Ayo’s cash conundrum – can it pay back PIC billions?

Iqbal Surve Picture:Lerato Maduna
Iqbal Surve Picture:Lerato Maduna

Ayo Technology Solutions will in all likelihood be unable to repay the R4.3 billion it got from the Public Investment Corporation (PIC) in a controversial investment in December 2017.

Business Day this week broke the news that the PIC had been instructed by the Companies and Intellectual Property Commission (CIPC) to recoup the money, which should not have been invested to begin with.

The PIC cash was life-changing for Ayo, its parent company African Empowerment Equity Investments (AEEI) and the ultimate majority owner of AEEI, Iqbal Survé.

While Ayo has failed to use the money as intended when its flagship deal seemingly collapsed, it also does not have all the money at hand any more.

The main source of income for the company since the investment has been interest earned on the PIC’s money.

Ayo earned R225 million interest on the R4.3 billion while actual operations lost cash.


City Press previously reported how, despite this, Ayo paid out R100 million in dividends – money derived entirely from interest on the PIC cash.

This mostly went to the majority shareholder AEEI, which is controlled by Survé.

Other uses of the PIC cash included repaying a R77 million shareholder loan – to AEEI.

Another use of the PIC cash was paying transaction fees related to Ayo’s listing on the JSE of R78 million.

Most of this – R57 million – also went to AEEI via a subsidiary called AEEI Corporate Finance.

All told and excluding the dividend, this left Ayo with the same R4.3 billion in the bank at the end of August last year.

Since then, it paid the R100 million dividend and has committed R300 million to the acquisition of Sizwe IT Africa – a deal it suspiciously snatched from under the nose of a black consortium funded by the Industrial Development Corporation, as first reported by City Press earlier this year.

The CIPC has not responded to City Press’ questions regarding the compliance notice, but, according to Business Day, the notice stems from the PIC’s bizarre decision to invest R4.3 billion in a company “that at no time in its history had realised a turnover of more than R12 million”.

Ayo has denied this, and its prelisting statement produced in 2017 showed far higher revenue in 2015, 2016 and 2017 of nearly R500 million.

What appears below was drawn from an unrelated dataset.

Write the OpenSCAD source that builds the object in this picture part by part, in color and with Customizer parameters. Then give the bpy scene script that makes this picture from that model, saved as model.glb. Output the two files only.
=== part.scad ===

This means that either the CIPC is way off the mark or Ayo hugely misrepresented its revenues to potential investors.


City Press has tracked trading in Ayo shares since last year using JSE data on shareholding at the end of each month to show that they are mostly being bought by Survé.

Now Survé’s brother-in-law, Khalid Abdullah, has joined in.

In January, a newly activated shelf company, Kata Strategic Investment, with Abdullah as a director, bought 145 000 Ayo shares – the vast majority of trading in the share.

Strangely, Abdullah’s co-director in the new company is Leo Altini, a longtime business associate of Survé’s.

The shares were evidently bought from another company – Miramere Investments – with Altini as the sole director.

In effect, Altini is selling Ayo shares to himself.

The JSE data show that, up to January, the majority of trades in Ayo shares have been made by companies controlled by Survé himself.

Survé has told City Press that he sees value in the share and that there is nothing untoward about buying shares in the company he is already the main, indirect, owner of.

His trades have, however, also been instrumental in maintaining Ayo’s share price at a level it would otherwise be unlikely to maintain.

Even then, the Ayo share price has fallen from the R43 per share the PIC paid in December 2017 to R17.99 this week.


The PIC has technically lost R2.5 billion on the investment, but this remains what is known as an “unrealised loss” until it sells the shares.

The PIC has previously confirmed to City Press that it has a downside protection agreement in place with AEEI, which would result in AEEI paying a penalty if the Ayo share price fell below a certain, unknown level.

A draft of this agreement in City Press’ possession set this level at R26, which, if correct, would have already triggered the penalty.

It is, however, uncertain if this trigger level was reduced in the final deal.